16. The method of claim 14 further comprising forming a gate spacer along a side edge of the gate electrode before the step of forming the strained capping layer.

17. The method of claim 8 wherein the substrate further comprises a second device region, and wherein the second device region is masked when the steps of implanting the source/drain region, super annealing and crystallizing are performed.

18. A method of forming a semiconductor structure, the method comprising:

providing a substrate having a first and a second device region;

forming a first gate dielectric on the substrate in the first device region, and a first gate electrode on the first gate dielectric;

forming a second gate dielectric on the substrate in the second device region, and a second gate electrode on the second gate dielectric;

forming a first source/drain region in the first device region;

forming a second source/drain region in the second device region;

pre-amorphizing the first gate electrode and the first source/drain region;

forming a first strained capping layer over and contacting the first gate electrode and the first source/drain region;

super annealing and crystallizing the first gate electrode and the first source/drain region; and

removing the first strained capping layer.

19. The method of claim 18 further comprising masking the second device region before the step of super annealing and crystallizing the first gate electrode and the first source/drain region.

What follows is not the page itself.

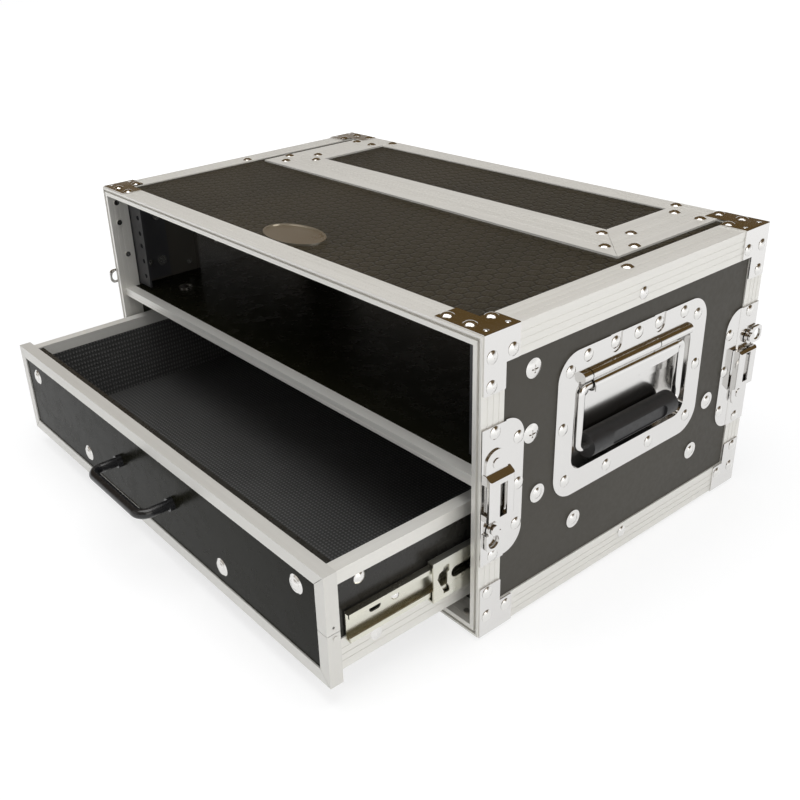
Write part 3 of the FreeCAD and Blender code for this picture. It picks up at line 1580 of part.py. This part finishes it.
# A round-ended slot: its straight part, and the circles of its ends
def slot(start, back, long, high, rise):
    radius = high / 2
    first = start + back + radius
    last = start + back + long - radius
    middle = slideHeight + rise
    straight = rectangle((first, middle - radius), (last, middle + radius))
    return straight, [(first, middle, asSize(radius)), (last, middle, asSize(radius))]


def fixedChannel():
    start = slideStart
    slots = [slot(start, back, 10, 4.5, 0) for back in (16, 90, 150, 228)]
    return slideChannel("slide_fixed", innerSide, innerSide - slideSheet, slideWall + 1, slideOuterHigh,
                        start, slots, [])


# The catch's window in the middle section, back from its front end and up from its middle
catchWindow = ((14.6, 10.4), (9.4, 10.4), (8.9, 7.4), (5.4, 6.2), (3.7, 2), (6.2, -3.6), (9.3, -10.2),
               (9.3, -12.3), (14.6, -12.3), (14.6, -8.9), (12.6, -5), (12.9, 4), (14.6, 4.8))


def middleChannel():
    start = slideStart + slideMidShift - drawerOpen / 2
    webOut = innerSide - slideSheet - slideMidWeb
    slots = [slot(start, back, 32, 8.8, 0.9) for back in (16.5, 96, 175)]
    window = [(start + back, slideHeight + up) for back, up in catchWindow]
    return slideChannel("slide_middle", webOut, webOut - slideSheet, slideWall + slideSheet + 0.8, slideMidHigh,
                        start, slots, [window])


def drawerMember():
    start = slideStart - drawerOpen
    slots = [slot(start, back, 9.6, 5, 2.6) for back in (19.2, 110, 200)]
    return slideChannel("slide_inner", slideWall, slideWall + slideSheet, slideWall + slideInnerReach,
                        slideInnerHigh, start, slots, [])


fixedPart = fixedChannel()
middlePart = middleChannel()
innerPart = drawerMember()
document.recompute()
channelDrills = grouped("channel_drills", [spot.drill(boltDrill) for spot in slideBoltSpots()]
                        + [spot.drill(railRelief) for spot in latchSpots()])
drilled(grouped("slide_fixed_blanks", pairOf(fixedPart)), "slide_channels", channelDrills)
drilled(grouped("slide_inner_blanks", pairOf(innerPart)), "slide_drawer_members", drawerDrills)
middleRight, middleLeft = pairOf(middlePart)
keep(grouped("slide_middle_right", [middleRight]))
keep(grouped("slide_middle_left", [middleLeft]))

# Checks and export
document.recompute()
problems = [thing.Name for thing in document.Objects if "Invalid" in thing.State or "Error" in thing.State]
if problems:
    raise RuntimeError("not recomputed: " + ", ".join(problems))
os.makedirs("parts", exist_ok=True)
for thing in finished:
    shape = thing.Shape
    if shape.isNull() or not shape.isValid() or not shape.Solids:
        raise RuntimeError("no sound solid in " + thing.Label)
    shape.exportStep("parts/%s.step" % thing.Label)
    print(thing.Label, len(shape.Solids), round(shape.Volume))
print(len(finished), "nodes")
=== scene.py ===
import bpy
import math
from mathutils import Matrix, Vector


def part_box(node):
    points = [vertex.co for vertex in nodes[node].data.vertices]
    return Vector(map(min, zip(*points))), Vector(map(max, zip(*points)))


# Looks of the road case. Metres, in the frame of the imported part: X to the right, Y to the back, Z up.
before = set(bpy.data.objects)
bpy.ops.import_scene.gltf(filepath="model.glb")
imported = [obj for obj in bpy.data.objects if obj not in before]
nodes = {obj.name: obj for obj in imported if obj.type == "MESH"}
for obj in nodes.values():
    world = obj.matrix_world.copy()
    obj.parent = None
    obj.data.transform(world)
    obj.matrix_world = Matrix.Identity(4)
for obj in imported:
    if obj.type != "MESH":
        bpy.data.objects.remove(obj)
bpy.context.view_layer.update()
print("frame loaded")

rimLow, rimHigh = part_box("front_rim_top")
halfWidth = rimHigh.x
halfDepth = -rimLow.y
caseTop = rimHigh.z
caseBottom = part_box("front_rim_bottom")[0].z


# Shader maths. A value wraps one output socket, so that sums of sockets read as sums.
class Value:
    def __init__(self, tree, socket):
        self.tree = tree
        self.socket = socket

    def maths(self, operation, *others):
        return self.tree.add("ShaderNodeMath", [self, *others], operation=operation)

    def __add__(self, other):
        return self.maths("ADD", other)

    def __sub__(self, other):
        return self.maths("SUBTRACT", other)

    def __rsub__(self, other):
        return self.tree.add("ShaderNodeMath", [other, self], operation="SUBTRACT")

    def __mul__(self, other):
        return self.maths("MULTIPLY", other)

    def __truediv__(self, other):
        return self.maths("DIVIDE", other)

    __radd__ = __add__
    __rmul__ = __mul__

    def absolute(self):
        return self.maths("ABSOLUTE")

    def sine(self):
        return self.maths("SINE")

    def fraction(self):
        return self.maths("FRACT")

    def root(self):
        return self.maths("SQRT")

    def least(self, other):
        return self.maths("MINIMUM", other)

    def most(self, other):
        return self.maths("MAXIMUM", other)

    def below(self, other):
        return self.maths("LESS_THAN", other)

    # 0 under low and 1 over high, with a smooth step between them
    def step(self, low, high):
        return self.tree.add("ShaderNodeMapRange", [self, low, high, 0.0, 1.0],
                             interpolation_type="SMOOTHSTEP")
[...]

20. The method of claim 18 further comprising:

pre-amorphizing the second gate electrode and the second source/drain region;

forming a second strained capping layer on the second gate electrode and the second source/drain region, wherein the first and second strained capping layers have different strains;

super annealing and crystallizing the second gate electrode and the second source/drain region; and

removing the second strained capping layer.